Two countries have opted to use ad rem tariffs exclusively: Liechtenstein and Switzerland. Most countries use ad rem tariffs only for certain items specified in their national schedules, particularly in the agriculture sector.

The main disadvantages of ad rem tariffs are that the degree of protection they provide to domestic producers varies inversely with changes in import prices and that they are affected by inflation. Countries should therefore assess, for each tariff line in the national schedule covered by an ad rem tariff, whether the protection role is being fulfilled and, if not, consider changing to another type of tariff.

Ad valorem

An ad valorem tariff is a set percentage of the monetary value of the goods to be taxed. Ad valorem means “according to value”. It is, by and large, the preferred tariff type in the world and the main tariff type used when setting out tariff concessions.

Its most significant advantage is transparency. Countries negotiated ad valorem rates during the GATT rounds which are registered in the WTO schedules of concessions as the maximum rates that can be applied. Another notable advantage is that such tariffs impact goods with the same HS code differently. In the same tariff line, cheaper goods are less impacted than expensive ones.

Its main disadvantage is that it involves determining the Customs value of a good. Not only will the price of goods fall and rise according to market conditions, but, in line with the provisions of Article 8 of the WTO Customs Valuation Agreement, obligatory adjustments must be added in order to establish the Customs value. These adjustments are related to royalties, services and other intangibles which are challenging to assess in ordinary circumstances. The ad valorem tariff type may also be affected by transfer pricing strategies, as these often have an impact on the transactional value and Article 8 adjustments.

When using the tariff primarily to protect domestic industry, the ad valorem type is typically preferred, as it keeps the level of protection constant regardless of any changes in the price of a good. As prices go up and down, so too does the level of ad valorem protection afforded by the tariff.

Conclusion

The international trading system was built with the objective of substantially reducing tariffs and eliminating preferences. Although tariff concessions delivered positive results, some countries have expressed a need to review tariff rates in order to protect domestic manufacturing.

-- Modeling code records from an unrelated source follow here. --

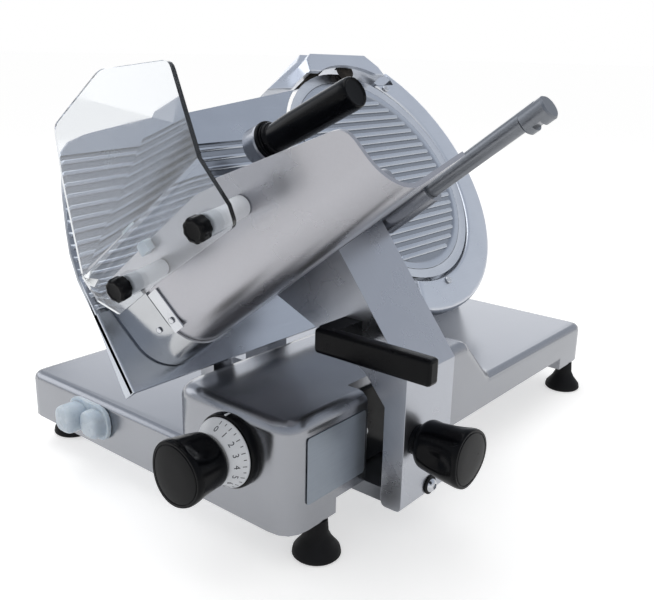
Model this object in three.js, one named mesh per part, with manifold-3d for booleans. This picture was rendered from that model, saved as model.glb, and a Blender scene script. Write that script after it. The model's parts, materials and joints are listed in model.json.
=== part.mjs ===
import * as THREE from 'three';
import { mergeVertices } from 'three/addons/utils/BufferGeometryUtils.js';
import Module from 'manifold-3d';

// Gravity feed slicer: an inclined disc blade in a ring guard, a ribbed gauge plate that an index
// knob moves, and a hand pushed carriage with a tilted tray, a clear hand guard and a pusher.
// Millimetres. +X is the operator's right, +Y points away from the operator and is the way the
// carriage travels, +Z is up. The blade frame has u along +Y, v up along the blade's face and
// w along the blade's axis, towards the tray.

// General
const clearance = 0.3;
const overrun = 4;
const bite = 1; // how far joined solids run into each other
const roundSides = 32;
const smallSides = 16;
const arcSides = 96;
const hexSides = 6;
const cornerSteps = 4;
const bevelSteps = 3;
const weld = 1e-4;
const cornerShare = 1.35;
const wholeTurn = Math.PI * 2;

// Base casting
const base = {
  width: 381, depth: 579, foot: 31, deck: 80, lift: 15, boss: 61, wall: 7, edge: 8, inner: 5,
  corner: 12, frontCorner: 18,
};
const block = { width: 145, depth: 205, top: 132, edge: 11, corner: 22, rearCorner: 16 };
const ridge = { width: 58, flatEnd: 278, slopeEnd: 332, blend: 26 };
const notch = {
  from: 103, to: 198, deep: 24, plate: 3, screw: 4.5, head: 3, screwIn: 22, screwZ: 80,
};
const cover = { thick: 2, seat: 4, lift: 17 };
const rest = {
  disc: 22, rim: 7, waist: 10.5, flare: 13, insetX: 8, frontY: 45, rearY: 27, below: 5, stud: 4, round: 2,
};

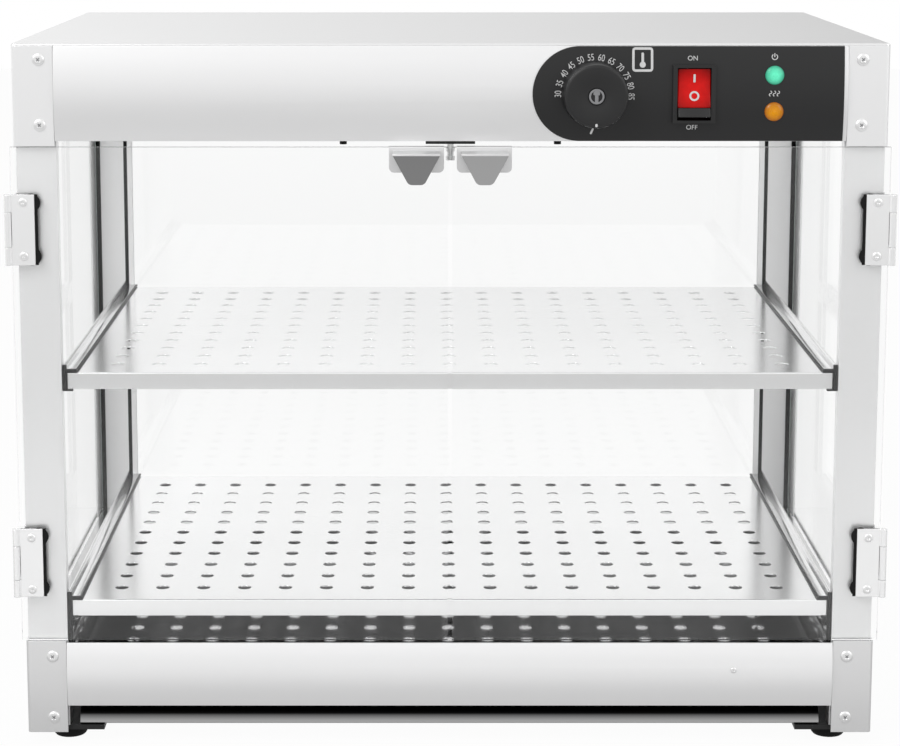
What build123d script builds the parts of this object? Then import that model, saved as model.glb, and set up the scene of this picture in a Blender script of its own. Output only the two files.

Such a policy is complicated by the presence of globally interconnected supply chains. Two studies from the National Bureau of Economic Research (NBER) indicate that US tariffs are paid almost entirely by American consumers, while illustrating how they also act as a drag on US exports.

Tariffs were a popular discussion topic before the GATT, and a renewal of some of these technical discussions is essential. I believe that one topic that should be addressed is the types of tariff that should be used depending on the level of development, administrative capacities, and objectives of a country.

Tariff policy must be devised very carefully and must respond to a number of basic questions, for example: Is the country also a producer of these goods, and is protection therefore necessary? What impact will there be on importers and intermediaries? Can alternative methods of revenue generation replace tariffs? What about the revenue associated with each tariff line? Is inflation controlled?

Countries with weak institutional capacity should reflect carefully on this issue, especially the 40 or so nations identified by the IMF as suffering from conflict or any other crisis, using the World Bank’s Country Policy and Institutional Assessment (CPIA), and which may be unable to raise public revenue if they fail to make the right choice.

It is worth noting that the World Health Organization (WHO) recently recommended the use of ad rem tariffs for tobacco goods, as it imposes a minimum tax floor. To simplify matters, I personally would recommend also considering the application of ad rem tariffs on goods transported by travellers across land borders or imported by post (Annex J of the Revised Kyoto Convention).